→ **Direction**: Within the records below, reproduce without change the lines from the line that has "Continue the Blender" through the line that has "weave_colour, g.tint(fleck, tone))", and only those.

→ **Data excerpts**:
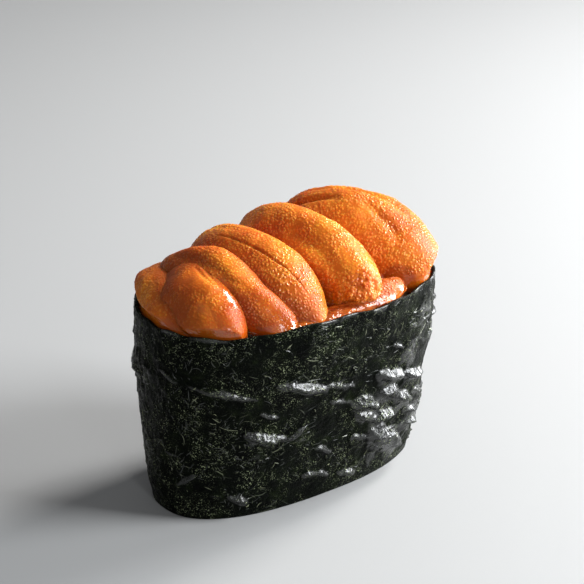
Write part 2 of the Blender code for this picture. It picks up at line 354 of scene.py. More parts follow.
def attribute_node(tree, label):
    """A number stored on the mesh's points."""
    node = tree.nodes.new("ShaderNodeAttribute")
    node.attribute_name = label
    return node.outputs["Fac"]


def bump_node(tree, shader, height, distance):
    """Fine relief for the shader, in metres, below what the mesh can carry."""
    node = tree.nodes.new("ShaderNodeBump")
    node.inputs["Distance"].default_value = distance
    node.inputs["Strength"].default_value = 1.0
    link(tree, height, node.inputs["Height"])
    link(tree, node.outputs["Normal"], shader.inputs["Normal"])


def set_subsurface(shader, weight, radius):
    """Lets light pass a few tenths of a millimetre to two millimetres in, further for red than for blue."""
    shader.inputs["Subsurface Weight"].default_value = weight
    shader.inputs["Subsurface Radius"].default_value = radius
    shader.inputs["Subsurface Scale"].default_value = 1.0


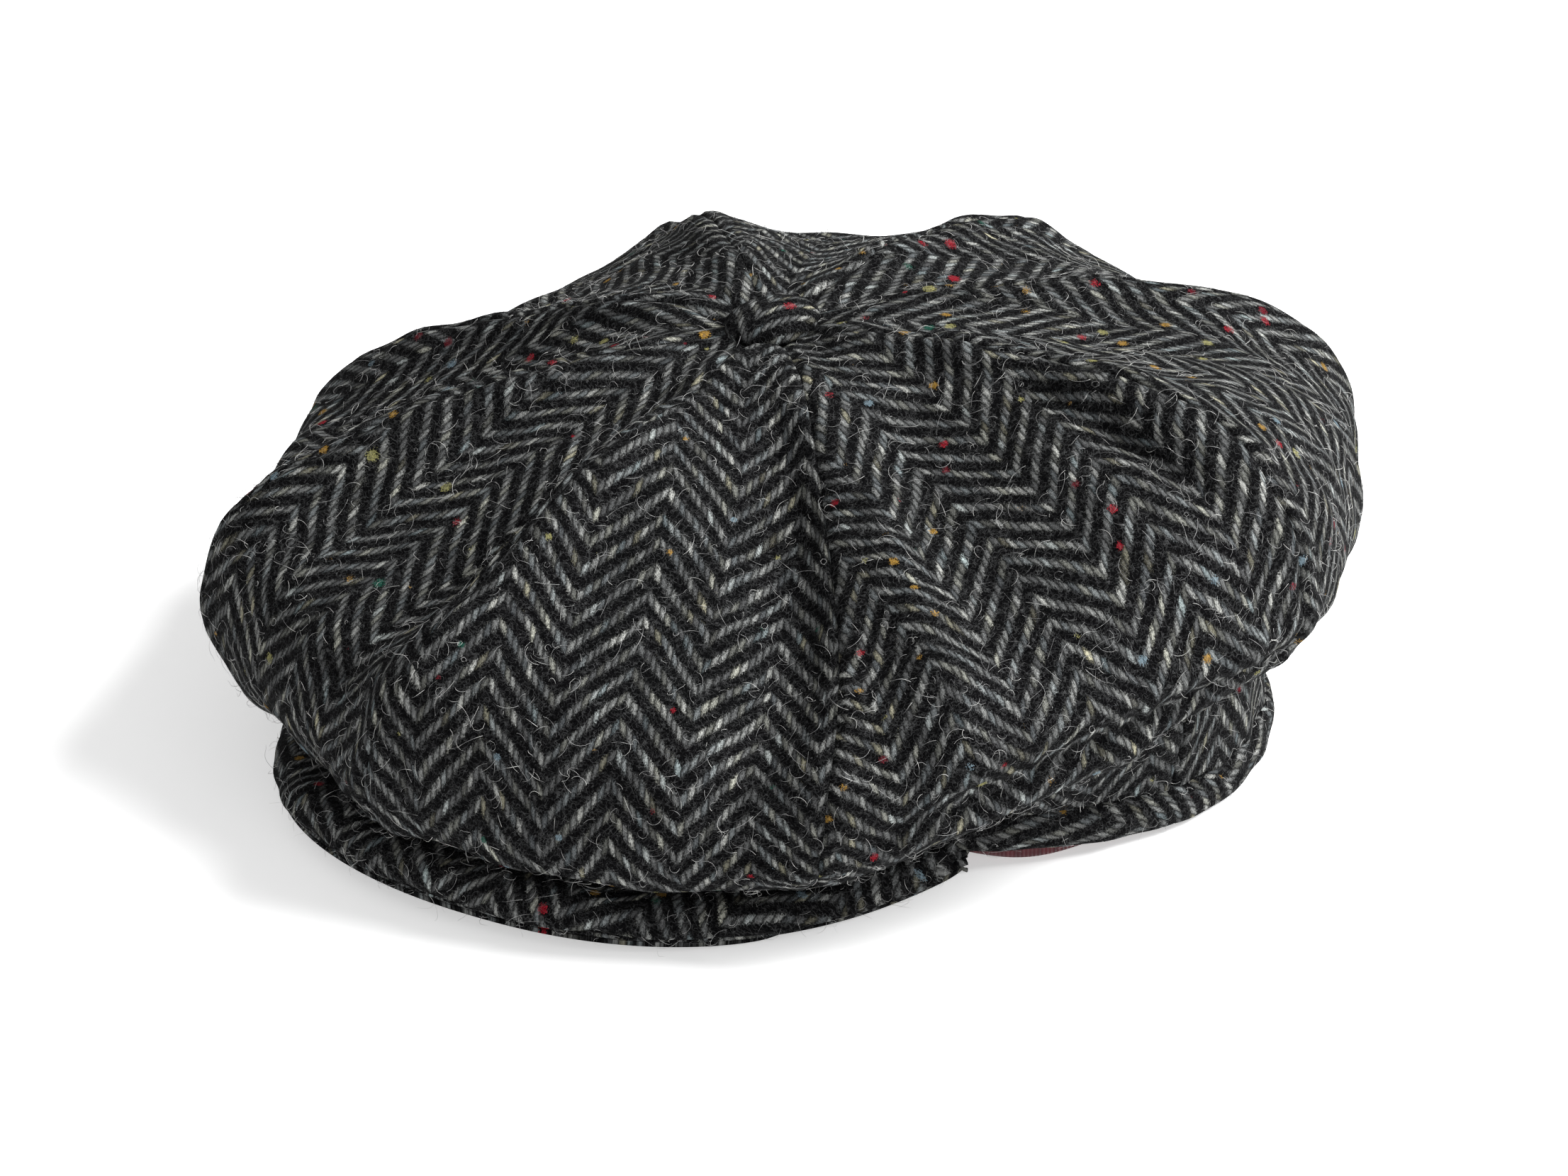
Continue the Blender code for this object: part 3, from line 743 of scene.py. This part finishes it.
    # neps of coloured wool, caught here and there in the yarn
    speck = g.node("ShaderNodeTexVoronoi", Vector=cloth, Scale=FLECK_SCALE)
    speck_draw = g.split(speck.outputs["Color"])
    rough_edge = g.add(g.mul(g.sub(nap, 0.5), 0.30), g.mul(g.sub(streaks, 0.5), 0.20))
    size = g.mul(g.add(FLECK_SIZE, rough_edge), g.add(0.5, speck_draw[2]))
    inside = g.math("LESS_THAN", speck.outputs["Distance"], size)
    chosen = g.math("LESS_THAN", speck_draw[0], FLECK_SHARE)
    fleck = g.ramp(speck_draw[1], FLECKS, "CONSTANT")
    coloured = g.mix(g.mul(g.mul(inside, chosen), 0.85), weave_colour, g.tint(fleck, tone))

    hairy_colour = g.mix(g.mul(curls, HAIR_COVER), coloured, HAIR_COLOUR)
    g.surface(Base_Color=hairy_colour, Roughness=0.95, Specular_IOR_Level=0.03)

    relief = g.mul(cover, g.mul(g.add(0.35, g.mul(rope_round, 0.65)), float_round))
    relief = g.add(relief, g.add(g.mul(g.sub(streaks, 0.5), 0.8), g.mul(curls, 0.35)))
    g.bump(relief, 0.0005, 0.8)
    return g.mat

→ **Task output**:
Continue the Blender code for this object: part 3, from line 743 of scene.py. This part finishes it.
    # neps of coloured wool, caught here and there in the yarn
    speck = g.node("ShaderNodeTexVoronoi", Vector=cloth, Scale=FLECK_SCALE)
    speck_draw = g.split(speck.outputs["Color"])
    rough_edge = g.add(g.mul(g.sub(nap, 0.5), 0.30), g.mul(g.sub(streaks, 0.5), 0.20))
    size = g.mul(g.add(FLECK_SIZE, rough_edge), g.add(0.5, speck_draw[2]))
    inside = g.math("LESS_THAN", speck.outputs["Distance"], size)
    chosen = g.math("LESS_THAN", speck_draw[0], FLECK_SHARE)
    fleck = g.ramp(speck_draw[1], FLECKS, "CONSTANT")
    coloured = g.mix(g.mul(g.mul(inside, chosen), 0.85), weave_colour, g.tint(fleck, tone))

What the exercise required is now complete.